The Chair’s greatest strength is in where it eventually lands: with an accurate, if heightened, sometimes satirical portrayal of what it’s actually like to chair a department (at least from my experience doing so at a private research university). It’s all there: cradling egos, negotiating office space, being stretched between meetings and squeezed by the deans and provosts for every last penny in your operating budget, struggling with promotions and retentions, and having to answer to the whims of donors and trustees—though in real life, a trustee is highly unlikely to dine with a lowly department chair. The most resonant line of the series for me is when Ji-Yoon comes to a realization about her predicament: “I feel like someone handed me a ticking time bomb because they wanted to make sure a woman was holding it when it explodes.” As the series progresses, she begins to see chairing a department for what it truly is: a burden and a hazard more than an honor.

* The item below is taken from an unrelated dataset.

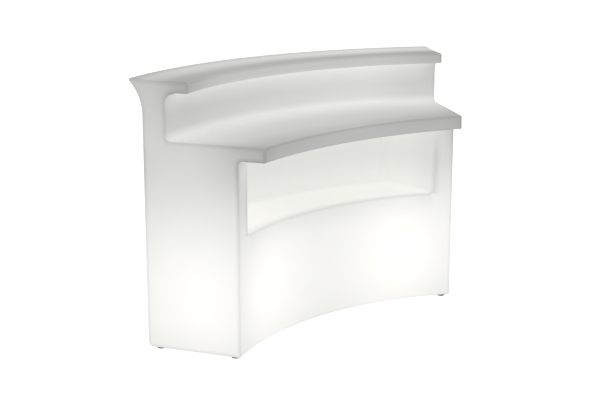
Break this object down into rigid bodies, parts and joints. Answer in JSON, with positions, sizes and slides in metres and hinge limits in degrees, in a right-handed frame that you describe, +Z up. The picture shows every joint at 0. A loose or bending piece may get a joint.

Crucially, the series also shows us that universities, caricatured as they are by the right as bastions of progressive thought, are actually deeply entrenched, culturally conservative institutions whose foremost concern is liability. Insofar as institutions are intent on keeping intact the hierarchies and structural inequalities that allow the system to go on as usual, both faculty and students can be treated as collateral damage. Ji-Yoon comes close to saying as much when, in a course devoted to Emily Dickinson, she asks her students to marinate on Audre Lorde’s foundational feminist truism about the master’s tools inability to dismantle the master’s house. She finds herself trying to accomplish two fundamentally incompatible things: doing right by her people and her constituencies, and defending the existence of a discipline—and a department—that will never quite accept her place in it.
Correction, Aug. 20, 2021: This article originally misidentified Annie Julia Wyman as a Ph.D. candidate. She received her doctorate in 2017.